CORRIERE DELLO SPORT – «Non ho paura a pronunciare quella parola. Siamo competitivi. Le milanesi hanno perso qualcosa, il Napoli Lavezzi. Il nostro obiettivo minimo deve essere quello di giocarselo sino in fondo»…
Nicolas Burdisso ha rilasciato una lunga intervista al quotidiano. Ecco di seguito alcuni stralci:
La vittoria di San Siro ha rilanciato l’entusiasmo della gente.
«E’ una cosa buona, importante. Ma noi dobbiamo restare con i piedi per terra, perché a Roma ci si illude facilmente. In questo senso la sosta ci aiuterà a metabolizzare il risultato di Milano e a rimetterci al lavoro con umiltà e determinazione. Il Bologna sarà un avversario tosto, come il Catania: noi soffriamo certe partite, per una questione di testa».
E gli scudetti, come diceva Capello, si vincono contro le squadre meno importanti…
«Esatto. Ricordo che il primo scudetto che vinsi nell’Inter passò proprio attraverso queste partite. Anche adesso se vogliamo lottare per il vertice, che poi è il nostro dovere, dobbiamo ragionare partita per partita senza mai perdere concentrazione».
Se la sente di dire che questa Roma è da scudetto?

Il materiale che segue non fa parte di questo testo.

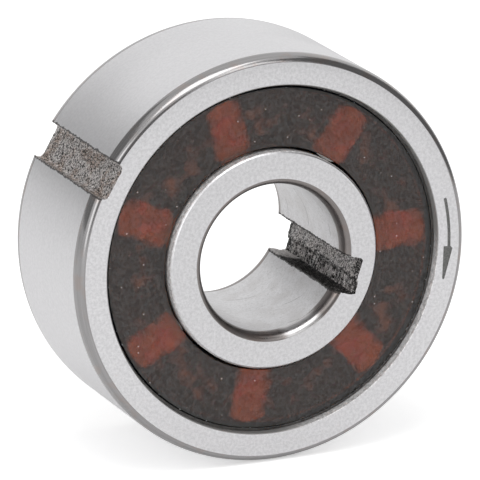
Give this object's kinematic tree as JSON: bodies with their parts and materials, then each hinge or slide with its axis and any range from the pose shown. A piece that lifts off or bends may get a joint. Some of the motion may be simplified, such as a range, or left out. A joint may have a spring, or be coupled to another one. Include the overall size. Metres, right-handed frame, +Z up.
{
  "type": "sprag clutch",
  "caption": "One-way clutch bearing: balls and tilting sprags in one cage between two keyed rings, closed by snap-in shields.",
  "frame": {"origin": "centre of the bore, at mid width", "axes": "+Y along the bore axis, from the front face with the arrow to the back; +Z up as the part stands on its rim"},
  "size_m": [0.022, 0.009, 0.022],
  "materials": {
    "ring_steel": "ground",
    "ball_steel": "polished",
    "sprag_steel": "honed",
    "amber_plastic": "translucent brown, slightly rough",
    "cage_plastic": "moulded, matt",
    "spring_wire": "drawn wire"
  },
  "bodies": {
    "inner": {"inner_ring": "ring_steel"},
    "outer": {"outer_ring": "ring_steel", "front_shield": "amber_plastic", "rear_shield": "amber_plastic"},
    "cage": {"cage": "cage_plastic", "front_spring": "spring_wire", "rear_spring": "spring_wire"},
    "ball_1": {"ball_1": "ball_steel"},
    "ball_2": {"ball_2": "ball_steel"},
    "ball_3": {"ball_3": "ball_steel"},
    "ball_4": {"ball_4": "ball_steel"},
    "ball_5": {"ball_5": "ball_steel"},
    "ball_6": {"ball_6": "ball_steel"},
    "ball_7": {"ball_7": "ball_steel"},
    "sprag_1": {"sprag_1": "sprag_steel"},
    "sprag_2": {"sprag_2": "sprag_steel"},
    "sprag_3": {"sprag_3": "sprag_steel"},
    "sprag_4": {"sprag_4": "sprag_steel"},
    "sprag_5": {"sprag_5": "sprag_steel"},
    "sprag_6": {"sprag_6": "sprag_steel"},
    "sprag_7": {"sprag_7": "sprag_steel"}
  },
  "joints": [
    {"name": "outer_spin", "type": "hinge", "parent": "inner", "child": "outer", "pos_m": [0, 0, 0], "axis": [0, 1, 0], "range_deg": [0, 990]},
    {"name": "cage_orbit", "type": "hinge", "parent": "inner", "child": "cage", "pos_m": [0, 0, 0], "axis": [0, 1, 0], "range_deg": [0, 613.1]},
    {"name": "ball_1_spin", "type": "hinge", "parent": "cage", "child": "ball_1", "pos_m": [0.00091, 0, 0.00734], "axis": [0, 1, 0], "range_deg": [0, 1977.1]},
    {"name": "ball_2_spin", "type": "hinge", "parent": "cage", "child": "ball_2", "pos_m": [-0.00517, 0, 0.00529], "axis": [0, 1, 0], "range_deg": [0, 1977.1]},
    {"name": "ball_3_spin", "type": "hinge", "parent": "cage", "child": "ball_3", "pos_m": [-0.00736, 0, -0.00074], "axis": [0, 1, 0], "range_deg": [0, 1977.1]},
    {"name": "ball_4_spin", "type": "hinge", "parent": "cage", "child": "ball_4", "pos_m": [-0.00401, 0, -0.00622], "axis": [0, 1, 0], "range_deg": [0, 1977.1]},
    {"name": "ball_5_spin", "type": "hinge", "parent": "cage", "child": "ball_5", "pos_m": [0.00236, 0, -0.00701], "axis": [0, 1, 0], "range_deg": [0, 1977.1]},
    {"name": "ball_6_spin", "type": "hinge", "parent": "cage", "child": "ball_6", "pos_m": [0.00696, 0, -0.00253], "axis": [0, 1, 0], "range_deg": [0, 1977.1]},
    {"name": "ball_7_spin", "type": "hinge", "parent": "cage", "child": "ball_7", "pos_m": [0.00631, 0, 0.00386], "axis": [0, 1, 0], "range_deg": [0, 1977.1]},
    {"name": "sprag_1_tilt", "type": "hinge", "parent": "cage", "child": "sprag_1", "pos_m": [0.0041, 0, 0.00616], "axis": [0, 1, 0], "range_deg": [0, 5], "stiffness_Nm_per_rad": 0.0001, "springref_deg": -5.73},
    {"name": "sprag_2_tilt", "type": "hinge", "parent": "cage", "child": "sprag_2", "pos_m": [-0.00227, 0, 0.00704], "axis": [0, 1, 0], "range_deg": [0, 5], "stiffness_Nm_per_rad": 0.0001, "springref_deg": -5.73},
    {"name": "sprag_3_tilt", "type": "hinge", "parent": "cage", "child": "sprag_3", "pos_m": [-0.00692, 0, 0.00262], "axis": [0, 1, 0], "range_deg": [0, 5], "stiffness_Nm_per_rad": 0.0001, "springref_deg": -5.73},
    {"name": "sprag_4_tilt", "type": "hinge", "parent": "cage", "child": "sprag_4", "pos_m": [-0.00636, 0, -0.00378], "axis": [0, 1, 0], "range_deg": [0, 5], "stiffness_Nm_per_rad": 0.0001, "springref_deg": -5.73},
    {"name": "sprag_5_tilt", "type": "hinge", "parent": "cage", "child": "sprag_5", "pos_m": [-0.00102, 0, -0.00733], "axis": [0, 1, 0], "range_deg": [0, 5], "stiffness_Nm_per_rad": 0.0001, "springref_deg": -5.73},
    {"name": "sprag_6_tilt", "type": "hinge", "parent": "cage", "child": "sprag_6", "pos_m": [0.0051, 0, -0.00536], "axis": [0, 1, 0], "range_deg": [0, 5], "stiffness_Nm_per_rad": 0.0001, "springref_deg": -5.73},
    {"name": "sprag_7_tilt", "type": "hinge", "parent": "cage", "child": "sprag_7", "pos_m": [0.00737, 0, 0.00064], "axis": [0, 1, 0], "range_deg": [0, 5], "stiffness_Nm_per_rad": 0.0001, "springref_deg": -5.73}
  ],
  "couplings": [
    {"joint": "cage_orbit", "follows": "outer_spin", "ratio": 0.61824},
    {"joint": "ball_1_spin", "follows": "outer_spin", "ratio": 1.996},
    {"joint": "ball_2_spin", "follows": "outer_spin", "ratio": 1.996},
    {"joint": "ball_3_spin", "follows": "outer_spin", "ratio": 1.996},
    {"joint": "ball_4_spin", "follows": "outer_spin", "ratio": 1.996},
    {"joint": "ball_5_spin", "follows": "outer_spin", "ratio": 1.996},
    {"joint": "ball_6_spin", "follows": "outer_spin", "ratio": 1.996},
    {"joint": "ball_7_spin", "follows": "outer_spin", "ratio": 1.996},
    {"joint": "sprag_2_tilt", "follows": "sprag_1_tilt", "ratio": 1},
    {"joint": "sprag_3_tilt", "follows": "sprag_1_tilt", "ratio": 1},
    {"joint": "sprag_4_tilt", "follows": "sprag_1_tilt", "ratio": 1},
    {"joint": "sprag_5_tilt", "follows": "sprag_1_tilt", "ratio": 1},
    {"joint": "sprag_6_tilt", "follows": "sprag_1_tilt", "ratio": 1},
    {"joint": "sprag_7_tilt", "follows": "sprag_1_tilt", "ratio": 1}
  ]
}
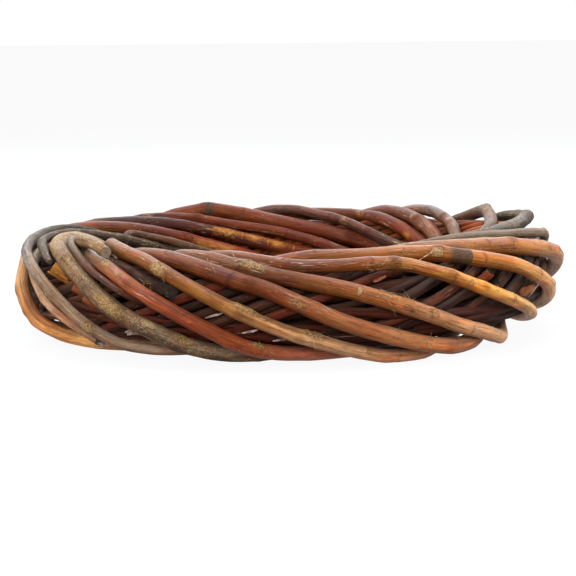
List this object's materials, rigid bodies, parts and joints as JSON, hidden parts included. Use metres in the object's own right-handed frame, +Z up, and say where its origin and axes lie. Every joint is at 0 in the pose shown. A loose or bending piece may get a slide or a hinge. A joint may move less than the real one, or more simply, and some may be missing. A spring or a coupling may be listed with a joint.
{
  "type": "willow wreath",
  "caption": "Round wreath of whole willow rods in their bark, wound spirally over a hoop of thinner withies, with an open middle.",
  "frame": {"origin": "on the surface that the wreath lies on, under the middle of its outline", "axes": "+Z up along the ring's axis, -Y towards the side seen in the picture, +X to its right"},
  "size_m": [0.2998, 0.3004, 0.0641],
  "materials": {
    "bark_tan": "smooth bark, semi-gloss",
    "bark_orange": "smooth bark, semi-gloss",
    "bark_russet": "smooth bark, semi-gloss",
    "bark_olive": "weathered bark with lichen, matt",
    "bark_grey": "weathered bark, satin",
    "bark_amber": "smooth bark, semi-gloss",
    "bark_banded": "smooth bark, semi-gloss",
    "bark_brown": "smooth bark, semi-gloss",
    "bark_pink": "smooth bark, semi-gloss",
    "bark_rough": "rough flaking bark, matt",
    "bark_withy": "dull bark, satin"
  },
  "bodies": {
    "root": {"rod_tan": "bark_tan", "rod_orange": "bark_orange", "rod_russet": "bark_russet", "rod_olive": "bark_olive", "rod_grey": "bark_grey", "rod_honey": "bark_amber", "rod_banded": "bark_banded", "rod_brown": "bark_brown", "rod_amber": "bark_amber", "rod_pink": "bark_pink", "rod_snapped": "bark_grey", "rod_rough": "bark_rough", "hoop_withy_1": "bark_withy", "hoop_withy_2": "bark_withy", "hoop_withy_3": "bark_withy", "hoop_withy_4": "bark_withy", "hoop_withy_5": "bark_withy", "hoop_withy_6": "bark_withy", "hoop_withy_7": "bark_withy", "hoop_withy_8": "bark_withy", "hoop_withy_9": "bark_withy", "hoop_withy_10": "bark_withy", "hoop_withy_11": "bark_withy", "hoop_withy_12": "bark_withy", "heart_rod_1": "bark_withy", "heart_rod_2": "bark_withy", "heart_rod_3": "bark_withy", "heart_rod_4": "bark_withy"}
  },
  "joints": []
}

«La parola non mi fa paura, perché non sono scaramantico. Perciò dico: la Roma merita di vincere, il suo posto è tra le società che vincono. Quindi l’obiettivo minimo è giocarsela fino in fondo, lottare per il primo posto. Conteranno la fame e la convinzione, oltre alla qualità. Io credo che ci siano ma poi sarà il campo a decidere».
Tornando dopo l’infortunio che squadra ha ritrovato?
«Una Roma più matura, grazie al rinnovamento dell’organico. La società è la stessa, la squadra no. In più c’è Zeman che ha più esperienza e più storia di Luis Enrique ma ha le stesse idee di chi l’ha preceduto: vuole giocare su tutti i campi per vincere».
La differenza principale che ha notato tra Zeman e Luis Enrique?
«Sono cambiati i metodi di allenamento: ora facciamo tanta preparazione atletica. In partita l’avete visto: con Luis Enrique tenevamo la palla, gestivamo il possesso aspettando il momento per attaccare. Adesso è il contrario: si va verso l’area avversaria il prima possibile».
E il suo compagno di reparto Castan che impressione le ha fatto?
«Ottima. E’ un giocatore esperto e serio, che sa quando deve anticipare e quando deve ripiegare. Io cerco di fargli capire come giocano certi calciatori che forse lui ancora non conosce».
E dei giovani Marquinhos e Romagnoli cosa dice?
«Sono molto bravi. Marquinhos è velocissimo, ha una forza fisica che si nota subito. Romagnoli invece è il tipico centrale italiano, ben posizionato, difficile da saltare, bravo tatticamente. E gioca il pallone senza buttarlo mai via».
In questo campionato quali sono le rivali della Roma?
«La Juventus è la più forte: a lei dovremo cercare di strappare lo scudetto. Invece mi pare che le milanesi abbiano perso qualcosa. E lo stesso Napoli, senza Lavezzi, è diverso. Ma non dobbiamo pensare agli altri. Dobbiamo ragionare su noi stessi, con la convinzione di fare una grande stagione».
Il fatto di non giocare le coppe è un vantaggio.
«Per l’allenatore forse, ma per un giocatore no. Un giocatore trova la condizione più facilmente se va in campo ogni tre giorni. E’ anche un allenamento per la testa: quando vinci, giochi la partita successiva più carico; quando perdi, hai subito la possibilità di rifarti. No no, a me le coppe mancano. E credo manchino anche alla Roma come società».
Meglio lo scudetto del Mondiale con l’Argentina?
«Sono sincero, parlo da argentino che ha sangue italiano. Vincere il Mondiale in Brasile sarebbe il massimo… Ma adesso penso soprattutto allo scudetto con la Roma. Fatemi vincere qui, poi mi dedicherò al Mondiale».
Come giudica la nuova struttura societaria? Le piace Pallotta presidente a distanza?
«L’ho conosciuto a Boston, mi ha fatto un’ottima impressione: è una persona di spessore, interessata, ha voluto conoscerci uno per uno. Non è un problema se il presidente passa molto tempo in America. Per un giocatore è importante che ci sia una società. E la società, con Baldini, Sabatini e Fenucci, è molto presente».